# WHAT YOU NEED TO DO:
What is needed is an exact copy of the lines from the line containing "doc.recompute()" to the line containing "before = set(bpy.data.objects)", both lines included, and nothing else.

# COLLECTED DATA:
==========

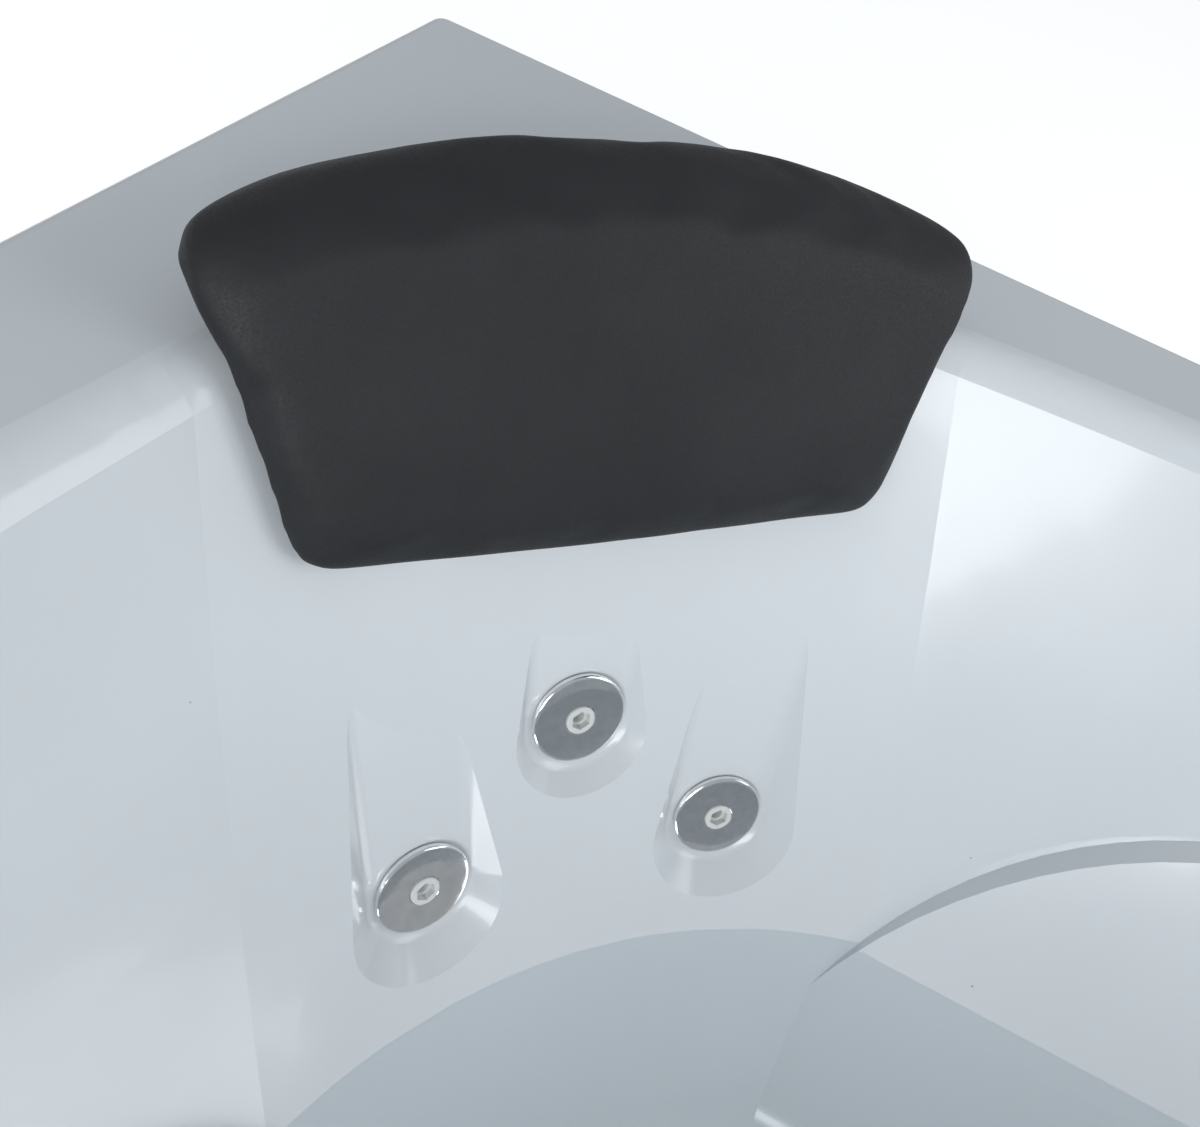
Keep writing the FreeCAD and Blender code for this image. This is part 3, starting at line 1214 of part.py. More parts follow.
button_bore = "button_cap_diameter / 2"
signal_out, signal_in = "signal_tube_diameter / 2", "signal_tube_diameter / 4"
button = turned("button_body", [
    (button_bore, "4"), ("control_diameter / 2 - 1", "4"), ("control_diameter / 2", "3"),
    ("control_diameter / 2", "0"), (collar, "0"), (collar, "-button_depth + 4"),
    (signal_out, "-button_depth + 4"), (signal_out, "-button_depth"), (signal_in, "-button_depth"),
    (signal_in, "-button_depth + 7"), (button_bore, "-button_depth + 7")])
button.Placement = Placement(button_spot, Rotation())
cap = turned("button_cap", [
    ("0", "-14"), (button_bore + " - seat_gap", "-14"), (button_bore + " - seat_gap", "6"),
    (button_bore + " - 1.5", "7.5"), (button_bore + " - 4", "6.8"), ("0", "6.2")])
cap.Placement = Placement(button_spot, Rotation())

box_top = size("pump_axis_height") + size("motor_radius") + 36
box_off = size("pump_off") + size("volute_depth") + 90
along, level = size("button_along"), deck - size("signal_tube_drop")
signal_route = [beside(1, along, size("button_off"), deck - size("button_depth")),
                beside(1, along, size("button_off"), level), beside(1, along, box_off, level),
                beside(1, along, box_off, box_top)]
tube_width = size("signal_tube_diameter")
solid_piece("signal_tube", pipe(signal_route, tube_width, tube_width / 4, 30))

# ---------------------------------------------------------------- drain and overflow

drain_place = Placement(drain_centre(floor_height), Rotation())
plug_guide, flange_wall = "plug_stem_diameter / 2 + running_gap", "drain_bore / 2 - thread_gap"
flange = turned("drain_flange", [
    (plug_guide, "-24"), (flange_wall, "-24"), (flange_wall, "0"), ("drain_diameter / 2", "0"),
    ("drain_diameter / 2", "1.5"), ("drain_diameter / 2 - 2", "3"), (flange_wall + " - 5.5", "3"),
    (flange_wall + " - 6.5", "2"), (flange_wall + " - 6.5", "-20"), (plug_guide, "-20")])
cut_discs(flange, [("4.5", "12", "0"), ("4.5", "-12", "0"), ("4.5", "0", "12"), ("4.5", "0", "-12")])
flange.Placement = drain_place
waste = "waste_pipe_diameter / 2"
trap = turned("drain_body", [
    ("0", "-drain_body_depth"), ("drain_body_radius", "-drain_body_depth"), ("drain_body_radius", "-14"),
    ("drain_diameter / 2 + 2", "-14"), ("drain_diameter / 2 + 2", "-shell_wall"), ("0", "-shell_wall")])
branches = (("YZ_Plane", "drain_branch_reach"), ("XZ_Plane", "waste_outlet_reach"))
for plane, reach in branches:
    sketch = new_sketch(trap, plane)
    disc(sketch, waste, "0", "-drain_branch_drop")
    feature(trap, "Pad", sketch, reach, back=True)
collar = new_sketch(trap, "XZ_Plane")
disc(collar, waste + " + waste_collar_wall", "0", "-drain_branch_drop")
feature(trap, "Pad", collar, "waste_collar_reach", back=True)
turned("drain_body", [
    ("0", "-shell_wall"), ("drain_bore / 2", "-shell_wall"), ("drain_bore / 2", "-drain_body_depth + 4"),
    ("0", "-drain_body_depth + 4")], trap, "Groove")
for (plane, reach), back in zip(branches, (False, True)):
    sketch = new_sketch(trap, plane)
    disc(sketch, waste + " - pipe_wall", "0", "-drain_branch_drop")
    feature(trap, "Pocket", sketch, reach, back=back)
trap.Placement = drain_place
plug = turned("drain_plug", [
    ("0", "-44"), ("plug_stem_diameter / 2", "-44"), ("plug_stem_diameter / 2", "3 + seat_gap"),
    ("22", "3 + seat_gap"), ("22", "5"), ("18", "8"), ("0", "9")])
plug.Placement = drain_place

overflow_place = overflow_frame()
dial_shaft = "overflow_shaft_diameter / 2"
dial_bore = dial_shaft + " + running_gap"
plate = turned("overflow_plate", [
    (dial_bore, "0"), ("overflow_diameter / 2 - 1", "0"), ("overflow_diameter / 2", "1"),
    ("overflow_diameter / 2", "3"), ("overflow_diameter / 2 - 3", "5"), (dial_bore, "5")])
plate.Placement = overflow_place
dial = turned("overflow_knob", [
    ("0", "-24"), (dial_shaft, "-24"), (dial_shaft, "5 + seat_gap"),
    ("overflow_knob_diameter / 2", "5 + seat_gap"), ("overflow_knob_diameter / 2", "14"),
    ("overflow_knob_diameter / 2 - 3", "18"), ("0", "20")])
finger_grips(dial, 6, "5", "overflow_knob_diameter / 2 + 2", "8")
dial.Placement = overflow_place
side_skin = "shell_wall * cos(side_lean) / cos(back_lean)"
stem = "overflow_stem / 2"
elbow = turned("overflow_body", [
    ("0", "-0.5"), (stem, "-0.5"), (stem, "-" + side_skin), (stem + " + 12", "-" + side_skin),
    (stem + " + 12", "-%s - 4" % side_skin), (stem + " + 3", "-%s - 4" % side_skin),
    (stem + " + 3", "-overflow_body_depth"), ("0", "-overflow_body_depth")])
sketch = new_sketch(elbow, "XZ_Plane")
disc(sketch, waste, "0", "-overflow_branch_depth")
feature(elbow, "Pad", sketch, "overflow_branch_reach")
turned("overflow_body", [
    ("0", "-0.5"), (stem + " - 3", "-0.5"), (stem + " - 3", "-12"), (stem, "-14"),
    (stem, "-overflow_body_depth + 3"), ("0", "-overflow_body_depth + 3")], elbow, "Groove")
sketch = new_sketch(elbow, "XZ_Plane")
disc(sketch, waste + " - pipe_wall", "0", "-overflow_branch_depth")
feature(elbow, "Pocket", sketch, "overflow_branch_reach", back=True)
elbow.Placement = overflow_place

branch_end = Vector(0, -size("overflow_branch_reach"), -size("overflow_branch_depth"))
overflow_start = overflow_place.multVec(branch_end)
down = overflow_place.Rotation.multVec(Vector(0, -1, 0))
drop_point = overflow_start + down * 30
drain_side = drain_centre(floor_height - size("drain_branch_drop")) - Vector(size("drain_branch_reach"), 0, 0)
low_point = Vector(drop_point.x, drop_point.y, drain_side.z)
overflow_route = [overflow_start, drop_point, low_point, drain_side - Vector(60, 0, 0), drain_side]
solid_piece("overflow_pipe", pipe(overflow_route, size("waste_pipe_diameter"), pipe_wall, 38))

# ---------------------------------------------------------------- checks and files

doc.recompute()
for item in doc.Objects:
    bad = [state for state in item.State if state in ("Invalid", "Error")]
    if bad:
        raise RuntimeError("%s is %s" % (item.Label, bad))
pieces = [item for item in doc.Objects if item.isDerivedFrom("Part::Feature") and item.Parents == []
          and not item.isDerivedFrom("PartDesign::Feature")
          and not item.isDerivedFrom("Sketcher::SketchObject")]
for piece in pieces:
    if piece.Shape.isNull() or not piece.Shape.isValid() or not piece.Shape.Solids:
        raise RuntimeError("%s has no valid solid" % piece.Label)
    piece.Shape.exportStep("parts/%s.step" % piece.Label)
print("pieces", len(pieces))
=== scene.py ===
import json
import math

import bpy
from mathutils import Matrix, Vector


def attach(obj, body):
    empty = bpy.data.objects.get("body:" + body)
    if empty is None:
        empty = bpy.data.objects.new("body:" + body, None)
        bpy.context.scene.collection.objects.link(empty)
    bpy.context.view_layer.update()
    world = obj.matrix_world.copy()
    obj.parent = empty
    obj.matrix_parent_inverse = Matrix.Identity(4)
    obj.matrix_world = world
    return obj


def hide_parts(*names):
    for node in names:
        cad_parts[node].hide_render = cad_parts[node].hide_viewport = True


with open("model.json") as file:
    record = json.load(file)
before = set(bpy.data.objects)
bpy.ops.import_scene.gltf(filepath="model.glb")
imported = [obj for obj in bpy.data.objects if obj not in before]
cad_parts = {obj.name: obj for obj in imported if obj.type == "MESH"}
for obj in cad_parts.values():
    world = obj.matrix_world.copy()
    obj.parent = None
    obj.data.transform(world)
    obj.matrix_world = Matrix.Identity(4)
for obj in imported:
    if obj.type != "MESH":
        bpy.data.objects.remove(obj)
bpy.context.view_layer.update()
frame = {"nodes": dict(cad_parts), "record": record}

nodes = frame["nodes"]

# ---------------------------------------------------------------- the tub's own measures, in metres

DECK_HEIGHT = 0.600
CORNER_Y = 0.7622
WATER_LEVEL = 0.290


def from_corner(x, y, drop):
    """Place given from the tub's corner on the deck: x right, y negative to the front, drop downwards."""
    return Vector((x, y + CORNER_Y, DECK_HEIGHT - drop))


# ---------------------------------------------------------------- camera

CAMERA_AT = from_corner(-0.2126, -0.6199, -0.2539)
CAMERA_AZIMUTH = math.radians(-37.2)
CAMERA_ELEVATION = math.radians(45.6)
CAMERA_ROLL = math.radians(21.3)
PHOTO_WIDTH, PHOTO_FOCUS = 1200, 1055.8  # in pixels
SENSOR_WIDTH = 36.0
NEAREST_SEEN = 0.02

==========

# RESULT OF THIS EXERCISE:
doc.recompute()
for item in doc.Objects:
    bad = [state for state in item.State if state in ("Invalid", "Error")]
    if bad:
        raise RuntimeError("%s is %s" % (item.Label, bad))
pieces = [item for item in doc.Objects if item.isDerivedFrom("Part::Feature") and item.Parents == []
          and not item.isDerivedFrom("PartDesign::Feature")
          and not item.isDerivedFrom("Sketcher::SketchObject")]
for piece in pieces:
    if piece.Shape.isNull() or not piece.Shape.isValid() or not piece.Shape.Solids:
        raise RuntimeError("%s has no valid solid" % piece.Label)
    piece.Shape.exportStep("parts/%s.step" % piece.Label)
print("pieces", len(pieces))
=== scene.py ===
import json
import math

import bpy
from mathutils import Matrix, Vector


def attach(obj, body):
    empty = bpy.data.objects.get("body:" + body)
    if empty is None:
        empty = bpy.data.objects.new("body:" + body, None)
        bpy.context.scene.collection.objects.link(empty)
    bpy.context.view_layer.update()
    world = obj.matrix_world.copy()
    obj.parent = empty
    obj.matrix_parent_inverse = Matrix.Identity(4)
    obj.matrix_world = world
    return obj


def hide_parts(*names):
    for node in names:
        cad_parts[node].hide_render = cad_parts[node].hide_viewport = True


with open("model.json") as file:
    record = json.load(file)
before = set(bpy.data.objects)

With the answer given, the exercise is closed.